**Given information**
....................

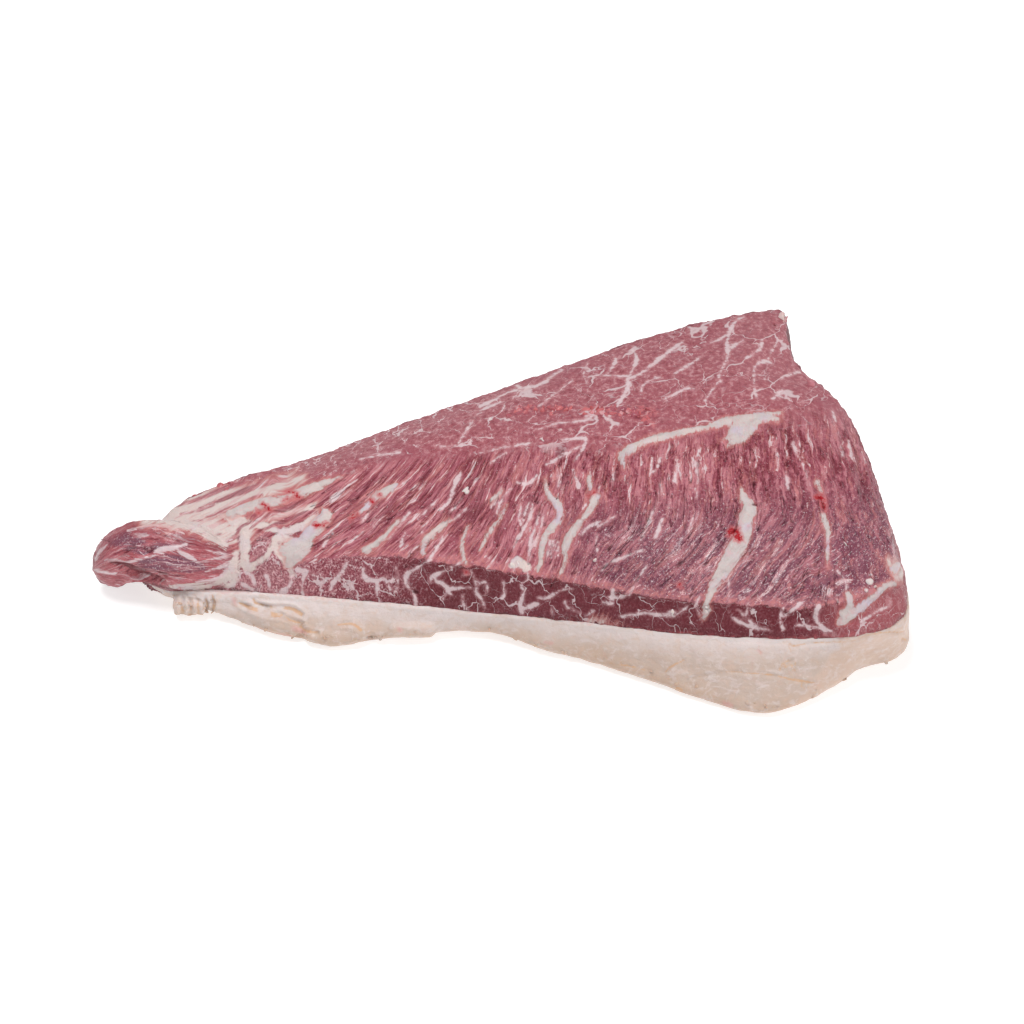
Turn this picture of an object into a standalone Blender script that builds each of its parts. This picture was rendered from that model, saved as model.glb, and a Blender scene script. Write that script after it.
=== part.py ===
"""Picanha: a raw beef rump cap, lying on its fat with the meat side up.

Two bodies. The muscle is a domed wedge with a rolled lobe of meat at its tip,
and the fat cap is the thick pale layer under all of it. Units are metres, +Z is up,
the tip points to -X, the wide end to +X and the long cut side to -Y. The origin is
on the table, under the middle of the piece.
"""

import math
from collections import namedtuple

import bmesh
import bpy
import numpy as np
from mathutils import Matrix, Vector, noise

MM = 0.001

SEAM_GAP = 0.3 * MM          # between the muscle and the fat

# Around the rim: how finely it is sampled, and the roundings along it.
RIM_SAMPLES = 96             # an even number, half along the front and half along the back
SHOULDER_ROUND = 4.5 * MM    # where the cut side turns over into the top
FAT_FOOT_ROUND = 4.5 * MM    # where the fat turns under

# Unevenness of the raw surfaces.
TOP_SWELL = 1.6 * MM
TOP_SWELL_SPAN = 34 * MM
SIDE_SWELL = 1.3 * MM
SIDE_SWELL_SPAN = 15 * MM
FAT_SWELL = 1.5 * MM
FAT_SWELL_SPAN = 12 * MM
FOOT_HOLLOW = 1.2 * MM       # hollows in the fat's underside

MEAT_COLOUR = (0.30, 0.075, 0.085, 1.0)
FAT_COLOUR = (0.80, 0.66, 0.56, 1.0)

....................

**To do**
Take the lines above from the first through the one containing "meat side up." and reproduce them exactly; include nothing else.

**Correct result**
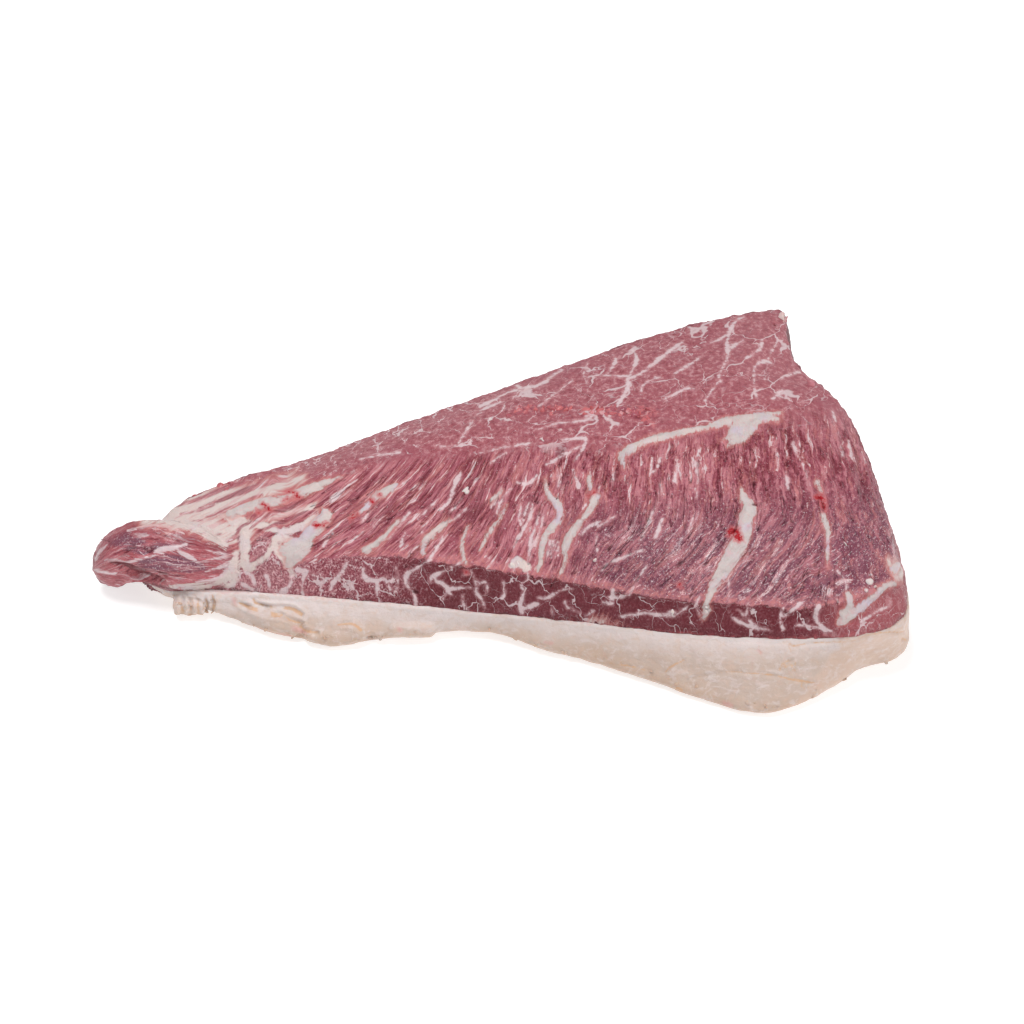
Turn this picture of an object into a standalone Blender script that builds each of its parts. This picture was rendered from that model, saved as model.glb, and a Blender scene script. Write that script after it.
=== part.py ===
"""Picanha: a raw beef rump cap, lying on its fat with the meat side up.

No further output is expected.